The Spending Plan policy 1: freeze the basic state pension and minimum income guarantee in 2016–17, then uprate with CPI

March 30, 2015 11:33 AM

Each day we will publish a blog on one of the policies from our Spending Plan. This blog is the first in the series.


Spending on the state pension and pension credit has become unaffordable. The “triple lock” promise – that pensions will always rise by whichever is higher out of inflation, earnings growth or 2.5 per cent – made by the Conservatives before the 2010 election was irresponsibly profligate. It is doubly so to keep it now as spending is forecast to rise from £93 billion to £107 billion in 2019–20 (revised down ahead of the 2015 budget from £108 billion).
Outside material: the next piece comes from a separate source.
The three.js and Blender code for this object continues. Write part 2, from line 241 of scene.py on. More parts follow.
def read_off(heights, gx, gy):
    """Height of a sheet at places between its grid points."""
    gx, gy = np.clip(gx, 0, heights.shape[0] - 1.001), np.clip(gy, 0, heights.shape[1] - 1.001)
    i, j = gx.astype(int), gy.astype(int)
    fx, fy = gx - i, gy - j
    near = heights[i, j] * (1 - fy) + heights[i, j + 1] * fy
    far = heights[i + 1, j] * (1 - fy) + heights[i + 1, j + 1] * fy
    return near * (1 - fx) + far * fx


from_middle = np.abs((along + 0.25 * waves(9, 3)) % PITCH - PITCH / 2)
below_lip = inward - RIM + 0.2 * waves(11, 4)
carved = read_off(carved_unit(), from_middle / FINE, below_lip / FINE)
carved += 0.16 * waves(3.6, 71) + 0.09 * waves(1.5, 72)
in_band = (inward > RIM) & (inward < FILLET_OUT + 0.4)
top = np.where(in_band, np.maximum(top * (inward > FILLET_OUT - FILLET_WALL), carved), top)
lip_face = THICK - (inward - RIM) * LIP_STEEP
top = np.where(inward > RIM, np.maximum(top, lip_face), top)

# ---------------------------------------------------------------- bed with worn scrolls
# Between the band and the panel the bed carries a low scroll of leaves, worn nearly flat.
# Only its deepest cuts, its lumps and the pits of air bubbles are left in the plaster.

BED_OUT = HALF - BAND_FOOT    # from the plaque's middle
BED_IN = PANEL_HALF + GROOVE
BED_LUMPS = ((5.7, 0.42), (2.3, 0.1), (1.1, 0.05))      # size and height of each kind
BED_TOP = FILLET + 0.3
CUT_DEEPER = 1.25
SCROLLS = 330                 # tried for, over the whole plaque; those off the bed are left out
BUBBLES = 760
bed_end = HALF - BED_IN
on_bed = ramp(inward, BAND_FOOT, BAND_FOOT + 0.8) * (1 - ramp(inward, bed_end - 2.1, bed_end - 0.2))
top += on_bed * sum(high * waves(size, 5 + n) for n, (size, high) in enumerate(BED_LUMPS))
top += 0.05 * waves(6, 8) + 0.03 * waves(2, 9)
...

Instead, the next government should ditch the policy and freeze pensions in 2016–17. Thereafter, they should increase them in line with inflation. This would save £10 billion by 2020–21, part of our programme to bring spending down to 31.7 per cent of GDP.

As part of our list of savings to meet the current government’s aim in the 2014 autumn statement of reducing spending to 35.2 per cent of GDP by 2019–20, we also assessed a less prudent policy. This would scrap the triple lock and increase pensions by inflation but not freeze them in 2016–17. We estimated that this would save around £6.8 billion.